3. Amino Acid Labels
The server next identifies possible amino acid types for each template residue based on the multiple sequence alignment used by ET. Each unique combination is listed, along with the number of times it occurs in the alignment. In this case, there are six unique combinations, four of which are pre-selected because they occur more than once. These include the native amino acids (T71, P73, K75, N96, D111, Q259), which occur 397 times and is in boldface, a combination that occurs 69 times (T71, P73, K75, N96, D111, Q259), and two combinations that each occur twice. Combinations may be turned on or off using their check boxes. Click "Find Matches" to begin the template search.
Custom amino acid labels can also be added. Click "Add Custom Labels" button and enter the new amino acid types. For example, it might be desirable to have the default amino acid types, except replacing the aspartate with glutamate. To do so, enter "T P K N E Q" in the apropriate fields. More conbinations can be added in the same manner.
While the search is running, status messages are printed to the screen.
At any point, to return to an earlier step and make changes, click on the header for that step.
The results page begins with reciprocal predictions, that is, those based on reciprocal matches. The most likely function is the one which appears the most times in the matched proteins. It is listed first, as a 3-digit EC number: 1.1.1. Clicking on this takes you to its definition on the EC web page, "oxidoreductase acting on the CH-OH group of donors with NAD+ or NADP+ as acceptors"—the correct function. Also shown is the number of matches with that function; 4 in this case. Next, the number of additional predictions is shown; in this case, none.

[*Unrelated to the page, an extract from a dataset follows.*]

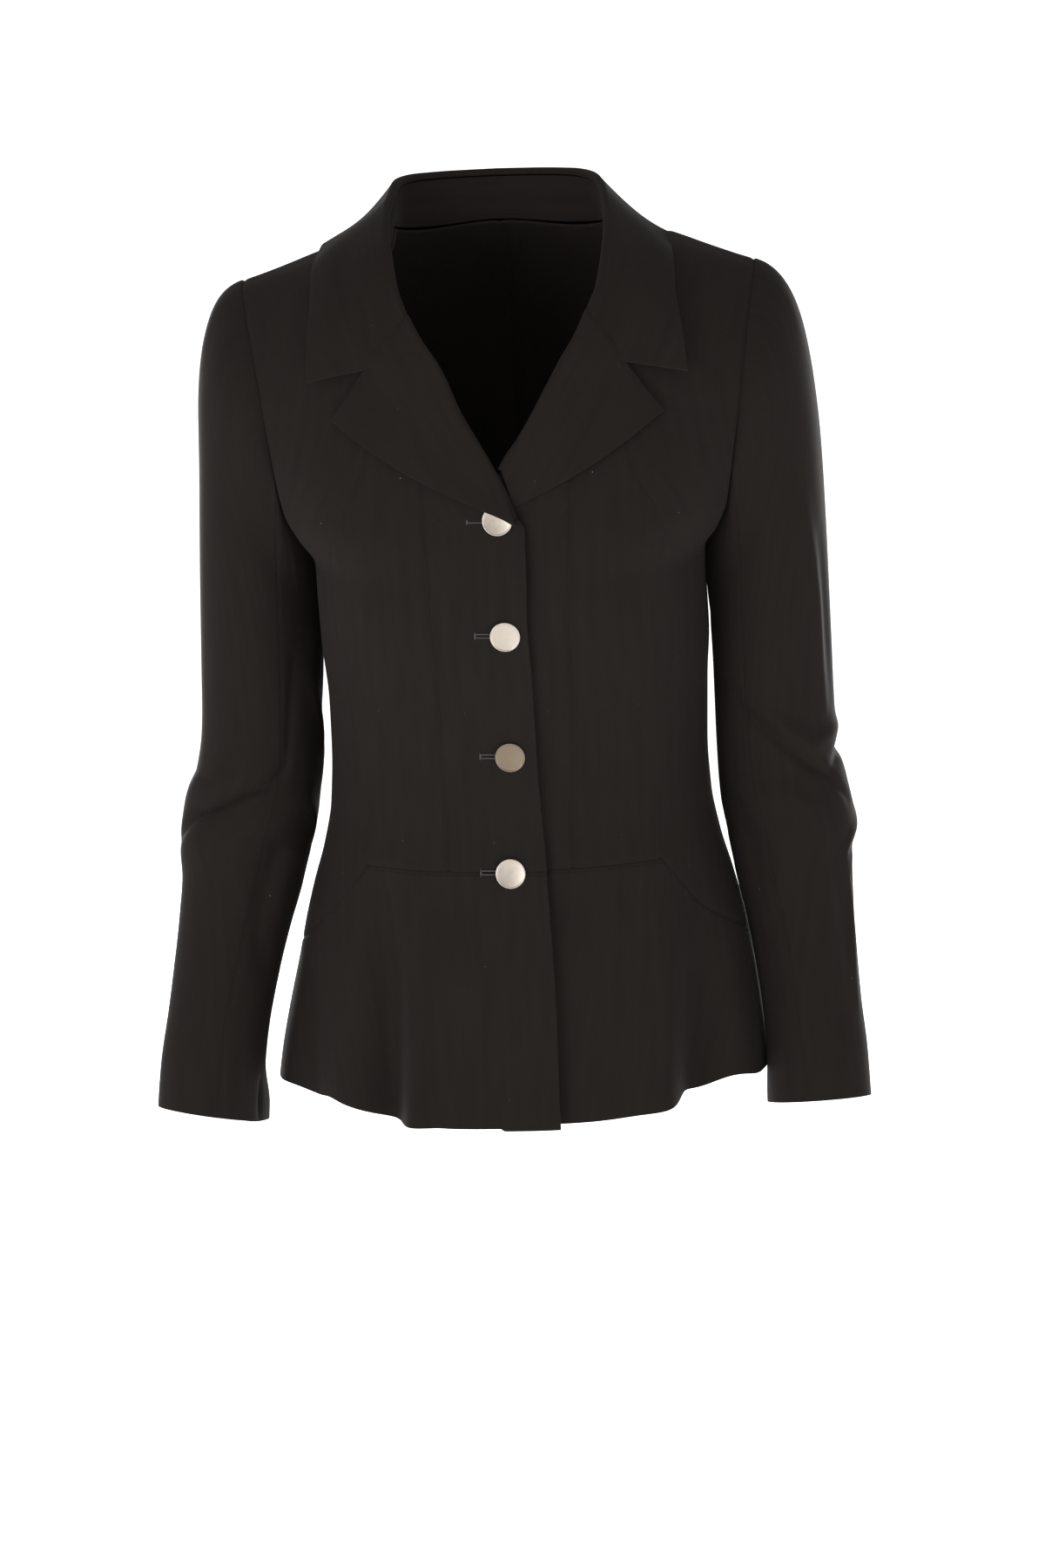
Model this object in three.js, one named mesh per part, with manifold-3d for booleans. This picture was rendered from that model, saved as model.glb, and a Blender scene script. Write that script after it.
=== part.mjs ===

Below that is the initially-hidden "Details" section. Click on it to view more information about the predictions and matches. Each predicted function is listed. For each function, the matches with that function are also listed. In this case, among other matches there is a match to 1nytD, which is revealed to be an E. coli shikimate dehydrogenase by clicking on its PDB code to see the corresponding entry in PDBSum. For each such reciprocal match , data is listed for the OTM and MTO components. This includes the match RMSD (a low 0.372 and 0.527 angstroms respectively), which describes the geometric similarity of the matches; the average difference in ET scores between source and target residues (also low at 0.017 and 0.026), which describes the similarity of their evolutionary importance; and the template and match residues. These residues are colored red for residues which appear only in the OTM search, blue for residues which appear only in the MTO search, and purple for residues which appear reciprocally. In this case there are a total of eight residues: two red residues from the 1nvtA template that match in 1nytD; two blue residues from the 1nytD template that match in 1nvtA; and four purple residues that are found in both templates.
After this is a "Create Images" link, which will render and load images of the template and match residues in the source and target proteins. Residues are colored using the same scheme as the residue numbers above. Links to the PyMOL sessions for these images are also provided.
Matches which do not have a known enzymatic function are also grouped together and listed. In this case there is one such match, to 1npyA, a Haemophilus influenzae protein of unknown function.
Next is the secton "All Predictions". This contains functions predicted not just by the reciprocal matches, but also those that were identified using only an OTM or MTO search. These predictions may be less reliable than the reciprocal predictions, but may include relveant functions not suggested by reciprocal matching. Data is presented in this section as in the "Reciprocal Predictions" section. In the case of 1nvtA, there is no new data here.